Die Dame lag nackt auf dem Bauch und ließ sich von dem nackten Jakob den Rücken eincremen, denn man schrieb den 8. August 1962, und im August sind die Tage heiß da unten an der Côte d’Azur. Gar leicht holt man sich einen Sonnenbrand. Die Herrschaften befanden sich auf der Dachterrasse des CHÂTEAU NATASCHA auf Cap d’Antibes. Dieser Rücken … Jakob fühlte eine Spannung in sich und an sich, die wuchs und wuchs und so unerträglich wurde, daß er stöhnte.

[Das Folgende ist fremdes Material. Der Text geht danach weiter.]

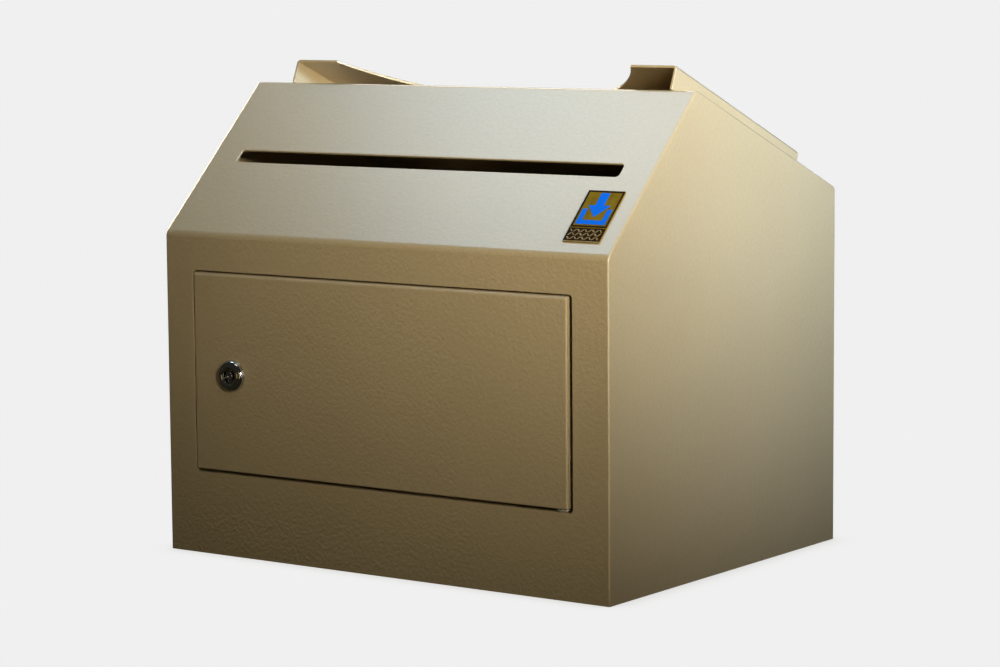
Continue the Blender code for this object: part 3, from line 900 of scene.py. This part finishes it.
@dataclass
class Casing:
    """The painted box: its welded skin, envelope pocket, and everything fixed inside it."""

    sheet: float = 2 * MM
    edge: float = 3 * MM
    seam: float = 1.3 * MM
    rim: float = 0.45 * MM
    corner: float = 3 * MM
    fold_height: float = 241.5 * MM
    ridge_setback: float = 112.5 * MM
    back_height: float = 270 * MM
    ridge_height: float = 351 * MM
    opening: Bounds = (-173.5 * MM, 169.6 * MM, 62.3 * MM, 214.3 * MM)
    slot: Bounds = (-174.8 * MM, 173.5 * MM, 72.9 * MM, 85.2 * MM)
    pocket: Bounds = (-167.5 * MM, 179 * MM, 0.5 * MM, 187 * MM)
    pocket_high: float = 18.3 * MM
    pocket_round: float = 2.6 * MM
    scoop_radius: float = 152 * MM
    scoop_centre: float = -71 * MM
    half_wide: float = field(init=False)
    front: float = field(init=False)
    back: float = field(init=False)

    def __post_init__(self) -> None:
        """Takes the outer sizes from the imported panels."""
        low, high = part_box("right_side_panel")
        self.half_wide = high.x
        self.front = low.y
        self.back = high.y

    @property
    def ridge(self) -> float:
        """Where the ridge is, front to back."""
        return self.front + self.ridge_setback

    @property
    def slope_frame(self) -> Matrix:
        """The front slope's frame: X right, Y up the slope, Z out of it.

        Returns:
            The frame.
        """
        angle = math.atan2(self.ridge_height - self.fold_height, self.ridge_setback)
        start = Matrix.Translation((0, self.front, self.fold_height))
        return start @ Matrix.Rotation(angle, 4, "X")

    @property
    def roof_frame(self) -> Matrix:
        """The roof's frame: X right, Y down the roof to the rear, Z out of it.

        Returns:
            The frame.
        """
        angle = math.atan2(self.ridge_height - self.back_height, self.back - self.ridge)
        start = Matrix.Translation((0, self.ridge, self.ridge_height))
        return start @ Matrix.Rotation(-angle, 4, "X")

    def build_skin(self) -> bpy.types.Object:
        """The outer skin as one welded, ground and painted sheet body.

        Returns:
            The piece.
        """
        outline = [
            (self.front, 0.0),
            (self.front, self.fold_height),
            (self.ridge, self.ridge_height),
            (self.back, self.back_height),
            (self.back, 0.0),
        ]
        bm = bmesh.new()
        side = [(-self.half_wide, y, z) for y, z in outline]
        pull(bm, side, (2 * self.half_wide, 0, 0))
        bmesh.ops.recalc_face_normals(bm, faces=bm.faces)
        drop_faces(bm, 2, -1)
        shared = set(inner_edges(bm))
        folds = [edge for edge in edges_along(bm, 0) if edge in shared]
        round_edges(bm, folds, self.edge, 6)
        skin = to_object("painted_casing", bm)
        add_wall(skin, self.sheet)
        settle(skin)
        outside = self.half_wide - TINY

        def on_seam(a: Vector, b: Vector) -> bool:
            """Whether an edge is on a side's outline, above the base."""
            return min(abs(a.x), abs(b.x)) > outside and max(a.z, b.z) > TINY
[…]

»Weshalb stöhnst du so, Jake?« erkundigte sich Natascha.

»Weil ich … Aua, jetzt habe ich ihn eingeklemmt! … Weil ich … weil ich …«

»Fester die Schultern! Und mehr Creme! Weshalb stotterst du denn jetzt auch noch?«

»Was heißt auch noch?«

»Na, du sagst doch selber, so eine Idiotie wie dieses Afrikageschäft ist dir noch nie passiert. Mit allem fängt es einmal an. Mit geschäftlichem Versagen. Mit Stottern … Mit …«

»Natascha!«

»Den Rücken weiter runter … und fest …«

Jakob war in Schweiß gebadet. Sein Herz raste. Sein … na ja, schon gut.

»Natascha!«

»Jake?«

»Ich glühe … Ich verbrenne … vor Sehnsucht nach dir …«, behauptete er. (Sein Freund Misaras hätte ihm ob solcher Worte und ob solch entwürdigenden Verhaltens ein paar ins Zahnfleisch gelangt. Ach, aber sein Freund Misaras war so weit weg, in Los Angeles!)

»Laß mich … laß mich … jetzt gleich!«

Also ließ sie ihn jetzt gleich.

An dieser Stelle wäre allerdings noch etwas nachzutragen.

Vor langer Zeit, als Jakob zum erstenmal eine Chinesische Schlittenfahrt gewagt hatte, war er von Natascha sogleich zurückgestoßen worden.

»Bist du irre?«

»Überhaupt nicht. Das ist … da kriegst du … du wirst schon sehen … wo ich dich doch so liebe, Natascha …«

»Ich liebe dich auch, Darling«, hatte die Göttin erwidert. »Aber nicht so! Nicht, wenn du das machst. Nicht, wenn du deiner Perversität freien Lauf läßt.«

»Ich lasse meiner Perversität freien …« Jakob war verblüfft gewesen.

Natascha hatte sich mütterlich geäußert: »Ich sagte ja, du sollst mir nicht böse sein. Ich bin ganz offen: Anscheinend ist es dir nicht leicht möglich, den Beischlaf normal zu vollziehen, deshalb hilfst du dir mit Perversität. Damit du leichter kannst. Aber nicht bei mir, Darling, bitte, nicht bei mir. Ich hasse Perversitäten …«

Wie immer, so ließ Natascha auch diesmal seine Bemühungen träge und unbeteiligt über sich ergehen.